Later I laughingly told my brother about this young woman asking for my autograph.  He asked me, “What did you do?” I replied, “I gave it to her!” We both got a good laugh out of it. I guess some people’s hero-worship of famous people is so out of proportion, that they will even stoop to getting an autograph of someone who is related to a “famous” person. The problem with this “obsession” with the famous is that it implies that these people are “worthy” of our admiration and praise. It is almost as if we as a people are vicariously trying to live our lives through someone else. Consequently, the rich and famous become role models for the young without them necessarily doing any good in the world. I once recall hearing Dale Murphy, a two-time National League MVP and say something like, “I’m not any more special of a person than anyone else, I can just hit a baseball far.” He had perspective of what was important in life. For all the awards that he (Murphy)  collected during his career, none will be of more value than the service he has given to his family, his church, and the time spent speaking to youth across the country. That part of who he is, is worth emulating.

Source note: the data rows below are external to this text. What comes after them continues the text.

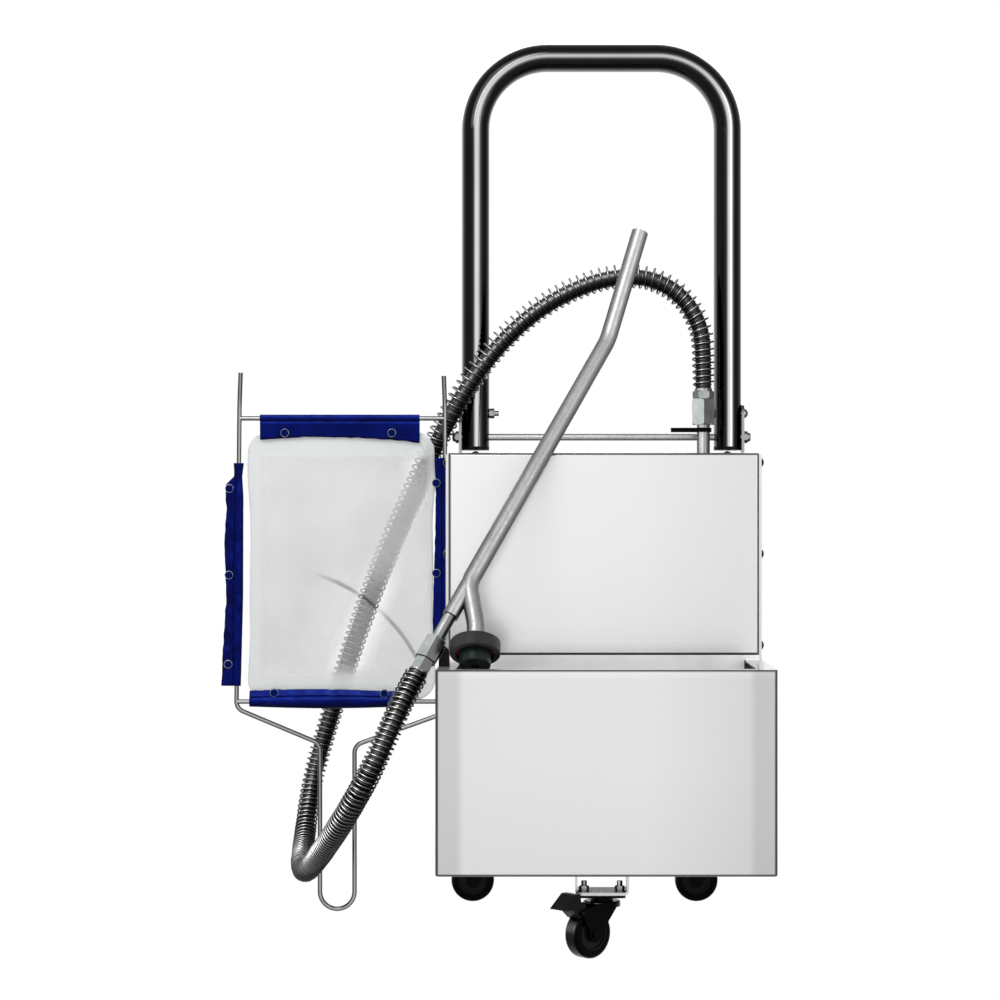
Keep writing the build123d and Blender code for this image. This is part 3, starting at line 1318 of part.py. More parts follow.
if __name__ == "__main__":
    os.makedirs("parts", exist_ok=True)
    all_parts = make_parts()
    shift = frame_shift(all_parts)
    print("shift", round(shift.X, 3), round(shift.Y, 3), round(shift.Z, 3))
    for node, solid in all_parts.items():
        moved = Pos(shift.X, shift.Y, shift.Z) * solid
        export_step(moved, "parts/" + node + ".step")
        print(node, len(moved.solids()), round(moved.volume, 1), moved.is_valid)
    route = hose_route()
    runs = [(b - a).length for a, b in zip(route, route[1:])]
    print("hose length of runs", round(sum(runs), 1))
    for corner, radius in enumerate(route_radii(route), start=1):
        print("hose corner", corner, "arc radius", round(radius, 1))
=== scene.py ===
import bpy
import math
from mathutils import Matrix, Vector, noise


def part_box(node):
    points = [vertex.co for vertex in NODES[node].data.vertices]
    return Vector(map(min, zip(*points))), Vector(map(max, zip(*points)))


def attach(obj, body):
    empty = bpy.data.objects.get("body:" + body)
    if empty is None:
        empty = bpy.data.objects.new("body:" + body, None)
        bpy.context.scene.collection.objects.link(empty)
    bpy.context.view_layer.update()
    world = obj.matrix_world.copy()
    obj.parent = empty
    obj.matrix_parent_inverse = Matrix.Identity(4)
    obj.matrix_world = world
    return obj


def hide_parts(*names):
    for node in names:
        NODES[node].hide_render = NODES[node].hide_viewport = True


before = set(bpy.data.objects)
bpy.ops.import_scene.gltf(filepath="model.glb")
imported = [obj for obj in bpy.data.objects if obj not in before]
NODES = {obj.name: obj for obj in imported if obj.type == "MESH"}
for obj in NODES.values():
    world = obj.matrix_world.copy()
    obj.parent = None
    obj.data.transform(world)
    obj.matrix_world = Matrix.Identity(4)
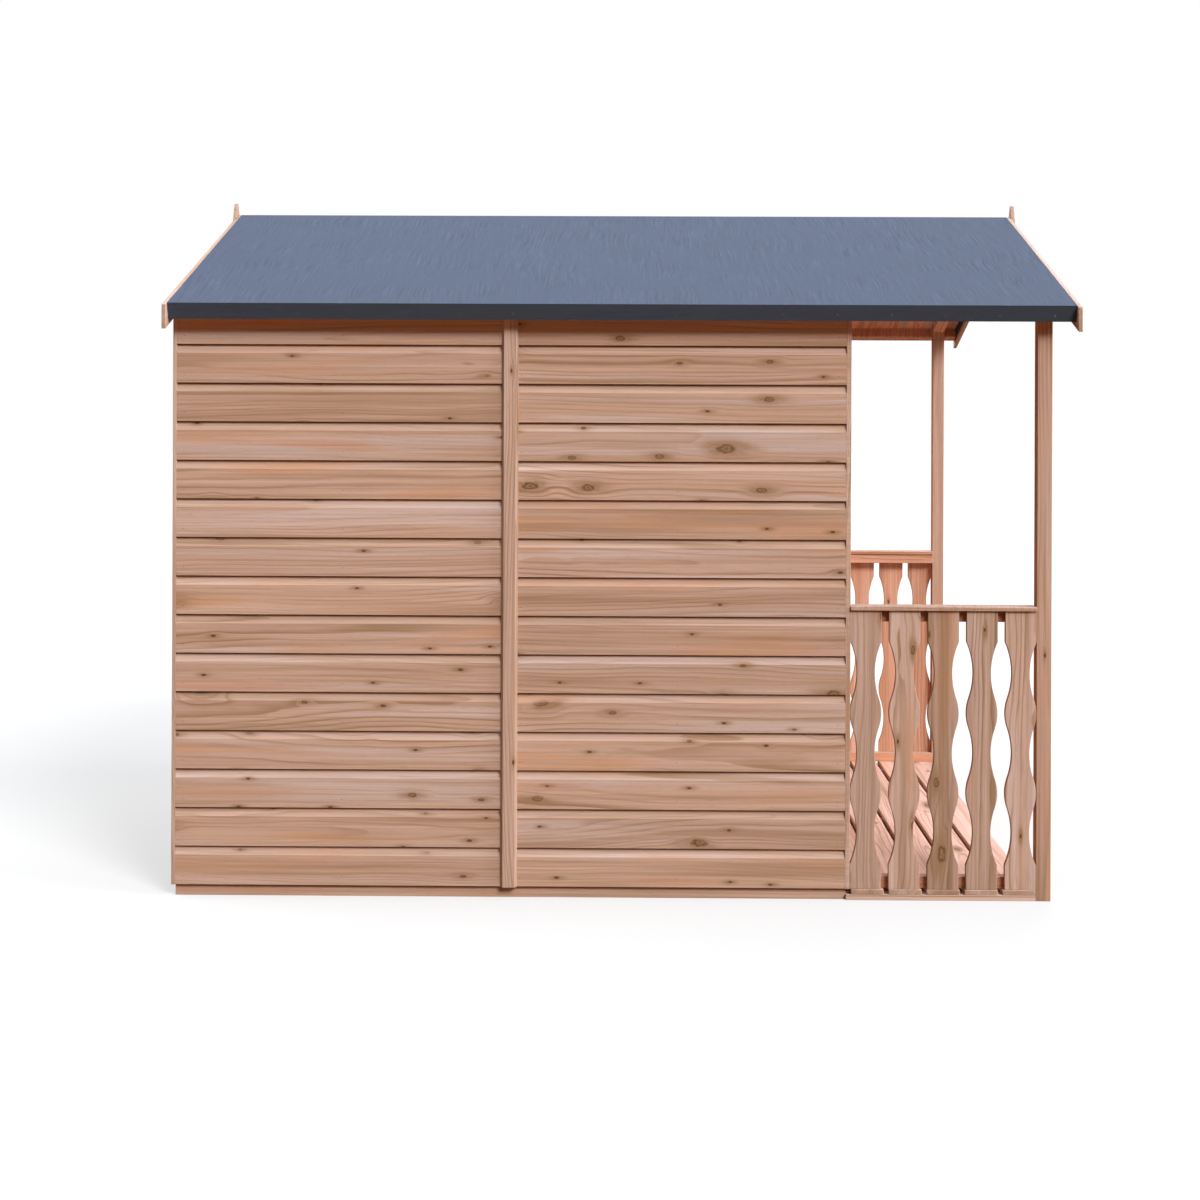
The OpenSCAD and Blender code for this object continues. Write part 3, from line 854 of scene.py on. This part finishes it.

It is certainly OK to admire people for their skills and talents, but taken to excess, it can be damaging and a form of idol worshipping!

“Their land also is full of idols; they worship the work of their own hands, that which their own fingers have made…” (Isa. 2:8)

Sometimes I wonder if our own land has not become like that of the ancient Egyptians.

“Then said I unto them, Cast ye away every man the abominations of his eyes, and defile not yourselves with the idols of Egypt: I am the Lord your God.” (Ezek. 20:7).

The prophet Ezekiel was speaking to the Israelites who needed constant reminding that they should not follow after the idols of Egypt, but to worship the Lord. In our day we live in perilous times. There are many idols that can take our time and money. There are many people held up as role models that live lives contrary to the commandments of God.

I was reminded of how out of proportion idol worshiping can become when the day of death of Gordon B. Hinckley in 2008, happened to coincide with the death of a prominent actor.  The coverage here in my town was so pronounced in favor of the actor that I would never have known that President Hinckley had died without having received a phone call from one of my sons.  How odd I thought. How sad that the life of a great prophet was overshadowed by the death of an actor. One had “acted” out on stage the lives of heroic characters, while the other had actually lived it. Yet, fame and fortune and news coverage went to the “pretender”, overshadowing the humble life of a servant of Jesus Christ.

I don’t begrudge people success in their professional pursuits. But we should keep in mind who the real heroes are in this life. Let us not fall prey to “idol” worshipping.